[Stored items from a collection]
## begin

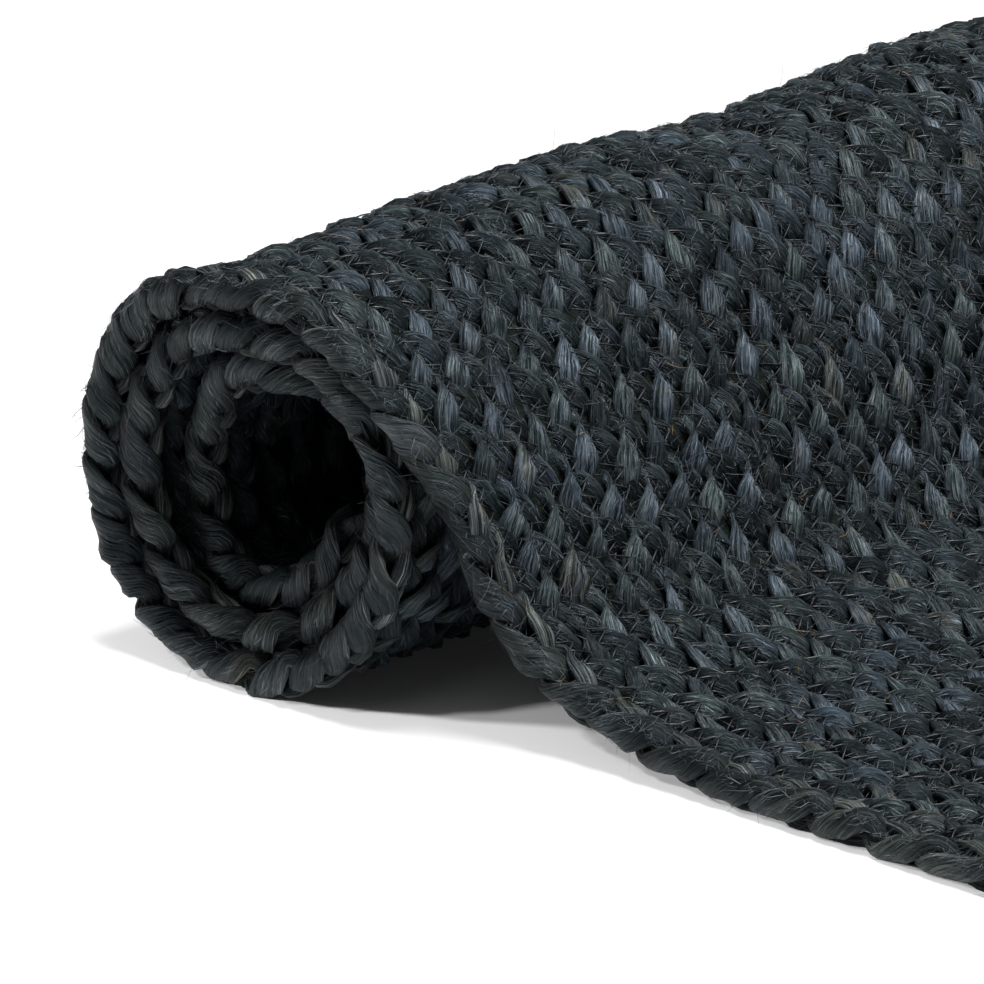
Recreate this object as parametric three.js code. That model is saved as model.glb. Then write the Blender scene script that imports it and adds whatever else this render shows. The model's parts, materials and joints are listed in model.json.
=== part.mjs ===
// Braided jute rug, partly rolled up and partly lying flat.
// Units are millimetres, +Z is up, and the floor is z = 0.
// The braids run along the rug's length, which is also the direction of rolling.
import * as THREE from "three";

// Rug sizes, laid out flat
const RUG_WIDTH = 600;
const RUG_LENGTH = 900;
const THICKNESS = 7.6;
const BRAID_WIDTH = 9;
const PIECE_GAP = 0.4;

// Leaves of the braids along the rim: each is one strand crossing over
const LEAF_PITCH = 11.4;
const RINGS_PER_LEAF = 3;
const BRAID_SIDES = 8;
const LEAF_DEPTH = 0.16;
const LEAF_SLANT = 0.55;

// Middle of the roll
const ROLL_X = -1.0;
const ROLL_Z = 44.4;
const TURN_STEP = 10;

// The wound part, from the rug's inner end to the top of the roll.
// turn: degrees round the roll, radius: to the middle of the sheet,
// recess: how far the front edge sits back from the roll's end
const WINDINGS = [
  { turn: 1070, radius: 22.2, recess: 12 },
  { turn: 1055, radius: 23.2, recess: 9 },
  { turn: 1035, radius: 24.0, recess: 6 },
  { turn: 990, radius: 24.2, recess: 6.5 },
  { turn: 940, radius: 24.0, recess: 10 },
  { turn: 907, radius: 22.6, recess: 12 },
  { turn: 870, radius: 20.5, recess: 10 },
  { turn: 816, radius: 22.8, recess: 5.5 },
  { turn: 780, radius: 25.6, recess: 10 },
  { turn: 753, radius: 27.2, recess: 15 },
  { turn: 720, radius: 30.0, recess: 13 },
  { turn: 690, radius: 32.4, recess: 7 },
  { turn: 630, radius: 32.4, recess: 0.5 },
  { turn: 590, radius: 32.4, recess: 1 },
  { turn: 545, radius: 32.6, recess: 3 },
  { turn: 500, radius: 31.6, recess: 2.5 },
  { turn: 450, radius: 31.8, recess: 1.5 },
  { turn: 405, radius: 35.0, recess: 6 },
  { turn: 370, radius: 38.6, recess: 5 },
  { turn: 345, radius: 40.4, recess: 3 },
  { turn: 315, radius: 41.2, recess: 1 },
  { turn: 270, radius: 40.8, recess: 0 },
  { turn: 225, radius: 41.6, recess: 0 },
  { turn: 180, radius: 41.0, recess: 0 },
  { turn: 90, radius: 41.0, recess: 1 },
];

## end
## begin

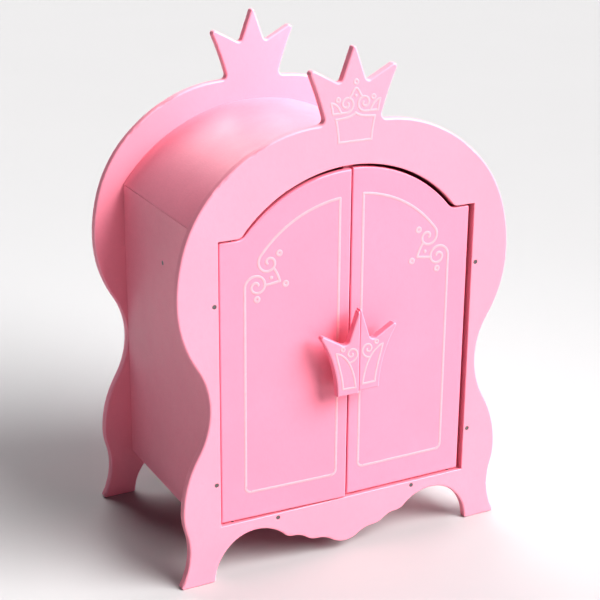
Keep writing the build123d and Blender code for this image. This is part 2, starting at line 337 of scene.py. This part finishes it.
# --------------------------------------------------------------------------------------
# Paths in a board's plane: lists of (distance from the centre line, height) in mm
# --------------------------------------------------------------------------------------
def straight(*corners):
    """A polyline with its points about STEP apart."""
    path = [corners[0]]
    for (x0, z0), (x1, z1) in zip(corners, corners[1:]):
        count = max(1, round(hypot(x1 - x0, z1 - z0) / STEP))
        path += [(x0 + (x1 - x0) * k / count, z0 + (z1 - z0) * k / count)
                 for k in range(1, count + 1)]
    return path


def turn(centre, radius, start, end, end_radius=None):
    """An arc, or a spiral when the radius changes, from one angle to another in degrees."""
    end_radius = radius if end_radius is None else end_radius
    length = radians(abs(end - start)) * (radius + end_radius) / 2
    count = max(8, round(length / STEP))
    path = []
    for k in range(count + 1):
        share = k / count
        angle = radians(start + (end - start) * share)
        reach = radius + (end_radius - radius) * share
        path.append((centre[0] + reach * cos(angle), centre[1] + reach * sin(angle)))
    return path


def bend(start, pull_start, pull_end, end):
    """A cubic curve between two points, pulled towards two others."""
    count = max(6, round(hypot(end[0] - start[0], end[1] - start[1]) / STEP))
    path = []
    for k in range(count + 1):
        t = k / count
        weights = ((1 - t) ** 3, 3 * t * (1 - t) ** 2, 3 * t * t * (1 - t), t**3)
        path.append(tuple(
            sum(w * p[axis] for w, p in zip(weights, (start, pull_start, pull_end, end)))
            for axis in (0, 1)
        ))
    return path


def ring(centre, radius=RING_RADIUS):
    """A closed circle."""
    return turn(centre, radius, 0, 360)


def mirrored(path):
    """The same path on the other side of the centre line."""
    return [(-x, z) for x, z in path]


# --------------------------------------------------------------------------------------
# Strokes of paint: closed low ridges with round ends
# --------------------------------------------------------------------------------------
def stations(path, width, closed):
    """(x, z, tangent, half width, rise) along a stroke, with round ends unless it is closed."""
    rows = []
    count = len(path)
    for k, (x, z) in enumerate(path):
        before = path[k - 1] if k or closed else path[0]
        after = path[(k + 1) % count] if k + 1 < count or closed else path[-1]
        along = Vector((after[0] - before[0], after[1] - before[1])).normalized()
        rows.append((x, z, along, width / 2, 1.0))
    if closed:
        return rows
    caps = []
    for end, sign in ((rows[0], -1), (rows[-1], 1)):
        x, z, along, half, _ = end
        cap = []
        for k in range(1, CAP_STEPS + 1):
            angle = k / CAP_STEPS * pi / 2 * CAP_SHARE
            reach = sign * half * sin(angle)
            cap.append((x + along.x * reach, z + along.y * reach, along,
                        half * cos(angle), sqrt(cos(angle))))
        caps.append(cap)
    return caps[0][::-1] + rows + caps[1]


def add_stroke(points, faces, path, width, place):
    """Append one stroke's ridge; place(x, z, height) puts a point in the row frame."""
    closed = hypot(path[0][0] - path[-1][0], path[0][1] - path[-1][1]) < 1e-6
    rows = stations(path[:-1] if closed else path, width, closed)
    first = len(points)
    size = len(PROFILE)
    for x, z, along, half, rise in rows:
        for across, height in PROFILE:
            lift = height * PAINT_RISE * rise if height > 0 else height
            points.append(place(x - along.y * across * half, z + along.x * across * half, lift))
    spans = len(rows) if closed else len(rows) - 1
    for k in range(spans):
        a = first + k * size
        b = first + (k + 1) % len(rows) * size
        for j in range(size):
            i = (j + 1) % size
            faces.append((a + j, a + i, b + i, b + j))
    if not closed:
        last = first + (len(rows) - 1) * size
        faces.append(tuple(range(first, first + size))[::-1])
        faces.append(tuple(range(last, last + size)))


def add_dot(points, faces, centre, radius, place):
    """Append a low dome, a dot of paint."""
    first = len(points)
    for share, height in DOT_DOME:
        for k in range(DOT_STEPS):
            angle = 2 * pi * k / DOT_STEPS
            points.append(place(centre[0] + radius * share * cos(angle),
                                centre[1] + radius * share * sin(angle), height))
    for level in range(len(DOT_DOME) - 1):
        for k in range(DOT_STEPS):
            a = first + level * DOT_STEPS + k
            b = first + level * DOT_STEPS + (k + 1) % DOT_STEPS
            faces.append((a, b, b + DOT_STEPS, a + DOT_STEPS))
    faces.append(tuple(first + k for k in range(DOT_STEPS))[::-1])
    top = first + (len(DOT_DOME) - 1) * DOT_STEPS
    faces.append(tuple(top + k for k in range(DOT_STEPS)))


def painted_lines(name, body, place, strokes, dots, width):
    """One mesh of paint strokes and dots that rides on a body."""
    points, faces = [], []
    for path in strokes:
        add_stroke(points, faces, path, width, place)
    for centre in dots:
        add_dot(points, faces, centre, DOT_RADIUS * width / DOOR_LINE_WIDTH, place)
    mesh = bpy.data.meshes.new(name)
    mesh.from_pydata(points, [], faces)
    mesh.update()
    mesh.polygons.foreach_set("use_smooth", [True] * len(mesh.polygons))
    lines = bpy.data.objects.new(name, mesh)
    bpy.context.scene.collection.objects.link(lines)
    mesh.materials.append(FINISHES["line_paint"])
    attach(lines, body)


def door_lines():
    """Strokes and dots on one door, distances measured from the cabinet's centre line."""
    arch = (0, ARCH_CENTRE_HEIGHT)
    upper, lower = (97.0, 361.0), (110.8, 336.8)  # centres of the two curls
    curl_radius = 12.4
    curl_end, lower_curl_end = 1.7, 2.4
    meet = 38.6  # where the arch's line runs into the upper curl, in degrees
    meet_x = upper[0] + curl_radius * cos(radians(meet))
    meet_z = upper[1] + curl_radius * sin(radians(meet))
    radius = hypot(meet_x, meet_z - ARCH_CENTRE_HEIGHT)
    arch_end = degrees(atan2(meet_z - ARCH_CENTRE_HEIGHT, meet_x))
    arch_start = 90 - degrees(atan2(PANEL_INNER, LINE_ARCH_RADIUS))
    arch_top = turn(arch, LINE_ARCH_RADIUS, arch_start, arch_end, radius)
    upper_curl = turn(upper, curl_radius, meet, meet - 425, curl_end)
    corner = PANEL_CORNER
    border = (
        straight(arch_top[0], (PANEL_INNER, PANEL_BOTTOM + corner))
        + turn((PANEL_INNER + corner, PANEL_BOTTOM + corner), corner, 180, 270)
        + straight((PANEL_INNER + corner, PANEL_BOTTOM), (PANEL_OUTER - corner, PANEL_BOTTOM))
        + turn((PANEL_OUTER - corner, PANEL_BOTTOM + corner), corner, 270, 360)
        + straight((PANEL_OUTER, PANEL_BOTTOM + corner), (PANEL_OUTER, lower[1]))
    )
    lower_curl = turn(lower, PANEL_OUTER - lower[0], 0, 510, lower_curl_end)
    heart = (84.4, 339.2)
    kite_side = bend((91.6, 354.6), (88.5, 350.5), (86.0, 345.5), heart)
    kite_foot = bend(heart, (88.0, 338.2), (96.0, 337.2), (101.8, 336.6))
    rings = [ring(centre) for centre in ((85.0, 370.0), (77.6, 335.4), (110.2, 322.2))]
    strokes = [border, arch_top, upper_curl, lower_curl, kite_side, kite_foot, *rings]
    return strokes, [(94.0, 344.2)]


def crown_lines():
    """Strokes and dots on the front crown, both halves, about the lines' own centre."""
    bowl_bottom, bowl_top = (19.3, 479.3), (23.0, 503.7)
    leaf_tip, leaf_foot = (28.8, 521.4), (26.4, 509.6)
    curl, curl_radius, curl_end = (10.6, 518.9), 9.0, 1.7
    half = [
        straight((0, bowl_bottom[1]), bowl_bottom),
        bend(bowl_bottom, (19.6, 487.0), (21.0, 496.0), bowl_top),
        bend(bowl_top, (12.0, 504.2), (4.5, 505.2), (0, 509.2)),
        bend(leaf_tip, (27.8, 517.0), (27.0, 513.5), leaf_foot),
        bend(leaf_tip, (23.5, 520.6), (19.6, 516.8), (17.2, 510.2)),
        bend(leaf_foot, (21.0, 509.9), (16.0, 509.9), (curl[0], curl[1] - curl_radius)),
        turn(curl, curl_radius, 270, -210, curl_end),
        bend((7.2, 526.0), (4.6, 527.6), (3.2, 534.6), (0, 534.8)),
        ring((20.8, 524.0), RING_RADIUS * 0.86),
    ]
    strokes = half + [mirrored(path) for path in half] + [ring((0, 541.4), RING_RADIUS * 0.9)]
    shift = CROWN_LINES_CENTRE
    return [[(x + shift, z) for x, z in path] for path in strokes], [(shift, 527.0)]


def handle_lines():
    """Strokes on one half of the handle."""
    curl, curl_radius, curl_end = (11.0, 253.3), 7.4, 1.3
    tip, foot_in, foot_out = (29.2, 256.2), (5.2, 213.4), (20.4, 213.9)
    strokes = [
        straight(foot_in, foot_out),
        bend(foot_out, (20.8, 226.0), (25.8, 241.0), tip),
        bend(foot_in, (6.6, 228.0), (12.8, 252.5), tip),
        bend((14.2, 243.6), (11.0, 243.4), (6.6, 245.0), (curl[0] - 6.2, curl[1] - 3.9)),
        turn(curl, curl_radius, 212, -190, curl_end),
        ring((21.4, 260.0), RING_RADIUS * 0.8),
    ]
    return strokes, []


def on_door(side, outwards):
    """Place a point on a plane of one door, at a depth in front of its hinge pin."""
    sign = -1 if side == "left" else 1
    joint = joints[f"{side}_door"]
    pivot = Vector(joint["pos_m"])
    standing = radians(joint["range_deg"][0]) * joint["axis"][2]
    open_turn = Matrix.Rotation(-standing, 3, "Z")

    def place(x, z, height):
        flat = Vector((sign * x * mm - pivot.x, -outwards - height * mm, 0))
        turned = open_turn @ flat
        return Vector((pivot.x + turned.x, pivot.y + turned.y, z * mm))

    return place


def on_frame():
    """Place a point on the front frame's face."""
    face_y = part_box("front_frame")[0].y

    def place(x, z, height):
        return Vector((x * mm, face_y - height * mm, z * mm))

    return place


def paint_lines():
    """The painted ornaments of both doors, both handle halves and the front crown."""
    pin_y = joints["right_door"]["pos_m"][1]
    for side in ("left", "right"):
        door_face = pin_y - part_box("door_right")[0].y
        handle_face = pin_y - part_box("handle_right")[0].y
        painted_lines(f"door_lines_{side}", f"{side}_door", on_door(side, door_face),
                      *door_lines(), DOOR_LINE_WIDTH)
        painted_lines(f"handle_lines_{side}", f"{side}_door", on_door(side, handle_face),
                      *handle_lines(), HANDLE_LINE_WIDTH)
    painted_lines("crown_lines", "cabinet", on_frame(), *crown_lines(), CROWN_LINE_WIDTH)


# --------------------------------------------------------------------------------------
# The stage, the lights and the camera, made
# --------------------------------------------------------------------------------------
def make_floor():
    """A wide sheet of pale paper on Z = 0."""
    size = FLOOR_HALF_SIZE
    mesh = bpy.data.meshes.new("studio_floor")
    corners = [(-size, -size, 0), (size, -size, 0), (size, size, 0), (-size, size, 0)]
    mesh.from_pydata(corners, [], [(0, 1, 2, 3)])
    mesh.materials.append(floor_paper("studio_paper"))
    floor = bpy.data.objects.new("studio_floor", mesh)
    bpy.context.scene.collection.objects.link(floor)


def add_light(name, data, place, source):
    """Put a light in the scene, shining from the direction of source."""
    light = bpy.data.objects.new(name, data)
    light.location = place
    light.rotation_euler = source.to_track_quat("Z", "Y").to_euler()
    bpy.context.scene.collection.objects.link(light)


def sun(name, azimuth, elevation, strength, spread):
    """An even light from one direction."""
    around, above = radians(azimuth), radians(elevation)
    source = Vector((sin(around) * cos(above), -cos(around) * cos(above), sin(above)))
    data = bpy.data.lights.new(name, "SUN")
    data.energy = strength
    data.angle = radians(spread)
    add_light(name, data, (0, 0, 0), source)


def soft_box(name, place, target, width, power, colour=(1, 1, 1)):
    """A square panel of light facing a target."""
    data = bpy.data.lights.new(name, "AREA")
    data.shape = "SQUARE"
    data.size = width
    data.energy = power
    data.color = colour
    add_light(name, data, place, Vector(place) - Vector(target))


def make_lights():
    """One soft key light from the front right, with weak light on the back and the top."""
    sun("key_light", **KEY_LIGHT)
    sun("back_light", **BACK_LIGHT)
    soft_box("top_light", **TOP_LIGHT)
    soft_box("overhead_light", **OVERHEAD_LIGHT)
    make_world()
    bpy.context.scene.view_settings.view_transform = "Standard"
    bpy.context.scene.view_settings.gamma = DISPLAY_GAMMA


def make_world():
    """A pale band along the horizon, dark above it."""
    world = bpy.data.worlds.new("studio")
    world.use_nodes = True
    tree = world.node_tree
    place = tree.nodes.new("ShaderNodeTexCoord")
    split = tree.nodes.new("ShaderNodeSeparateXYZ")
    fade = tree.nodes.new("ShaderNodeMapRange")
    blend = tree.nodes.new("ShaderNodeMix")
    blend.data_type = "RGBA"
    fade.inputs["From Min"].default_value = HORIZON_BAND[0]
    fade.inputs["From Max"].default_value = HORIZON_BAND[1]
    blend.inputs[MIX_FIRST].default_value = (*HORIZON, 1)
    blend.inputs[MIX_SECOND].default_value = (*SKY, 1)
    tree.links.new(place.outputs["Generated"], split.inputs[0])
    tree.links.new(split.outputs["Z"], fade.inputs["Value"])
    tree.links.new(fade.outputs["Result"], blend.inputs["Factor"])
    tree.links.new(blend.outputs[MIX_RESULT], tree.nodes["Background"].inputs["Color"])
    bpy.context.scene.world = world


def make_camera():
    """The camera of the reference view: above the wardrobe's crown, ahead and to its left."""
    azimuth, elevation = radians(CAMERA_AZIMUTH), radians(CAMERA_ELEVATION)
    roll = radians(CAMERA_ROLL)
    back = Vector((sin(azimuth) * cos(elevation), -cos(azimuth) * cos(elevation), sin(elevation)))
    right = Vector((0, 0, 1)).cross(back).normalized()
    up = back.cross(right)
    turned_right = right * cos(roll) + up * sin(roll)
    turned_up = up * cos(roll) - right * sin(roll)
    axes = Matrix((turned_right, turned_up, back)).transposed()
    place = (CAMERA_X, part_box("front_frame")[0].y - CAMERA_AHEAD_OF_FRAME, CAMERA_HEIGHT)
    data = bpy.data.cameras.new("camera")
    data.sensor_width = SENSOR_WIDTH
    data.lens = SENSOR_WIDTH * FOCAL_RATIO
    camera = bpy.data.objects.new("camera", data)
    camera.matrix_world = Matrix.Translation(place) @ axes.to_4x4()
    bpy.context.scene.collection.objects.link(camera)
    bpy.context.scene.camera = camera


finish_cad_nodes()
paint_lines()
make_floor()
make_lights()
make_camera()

## end
## begin

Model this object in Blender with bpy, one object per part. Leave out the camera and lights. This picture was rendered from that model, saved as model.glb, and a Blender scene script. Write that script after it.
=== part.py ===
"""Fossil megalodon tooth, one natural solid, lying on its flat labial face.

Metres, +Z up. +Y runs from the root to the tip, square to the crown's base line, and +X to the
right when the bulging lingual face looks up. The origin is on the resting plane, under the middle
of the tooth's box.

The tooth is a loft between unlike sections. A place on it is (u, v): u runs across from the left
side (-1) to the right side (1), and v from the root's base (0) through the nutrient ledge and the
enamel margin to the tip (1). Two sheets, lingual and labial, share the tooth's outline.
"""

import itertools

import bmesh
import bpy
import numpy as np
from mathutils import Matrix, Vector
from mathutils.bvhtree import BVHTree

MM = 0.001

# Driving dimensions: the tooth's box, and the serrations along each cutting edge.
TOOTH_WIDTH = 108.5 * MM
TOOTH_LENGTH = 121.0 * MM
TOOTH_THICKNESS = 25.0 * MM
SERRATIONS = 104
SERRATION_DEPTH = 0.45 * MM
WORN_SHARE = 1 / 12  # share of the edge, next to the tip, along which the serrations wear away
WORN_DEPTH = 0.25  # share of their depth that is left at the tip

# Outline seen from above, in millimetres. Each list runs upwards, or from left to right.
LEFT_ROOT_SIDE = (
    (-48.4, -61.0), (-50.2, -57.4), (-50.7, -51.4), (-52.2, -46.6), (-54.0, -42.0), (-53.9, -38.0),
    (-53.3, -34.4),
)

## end

* [PROBLEM STATEMENT] Extract from the material all lines containing the string "body".

* [FINAL RESULT]
def painted_lines(name, body, place, strokes, dots, width):
    """One mesh of paint strokes and dots that rides on a body."""
    attach(lines, body)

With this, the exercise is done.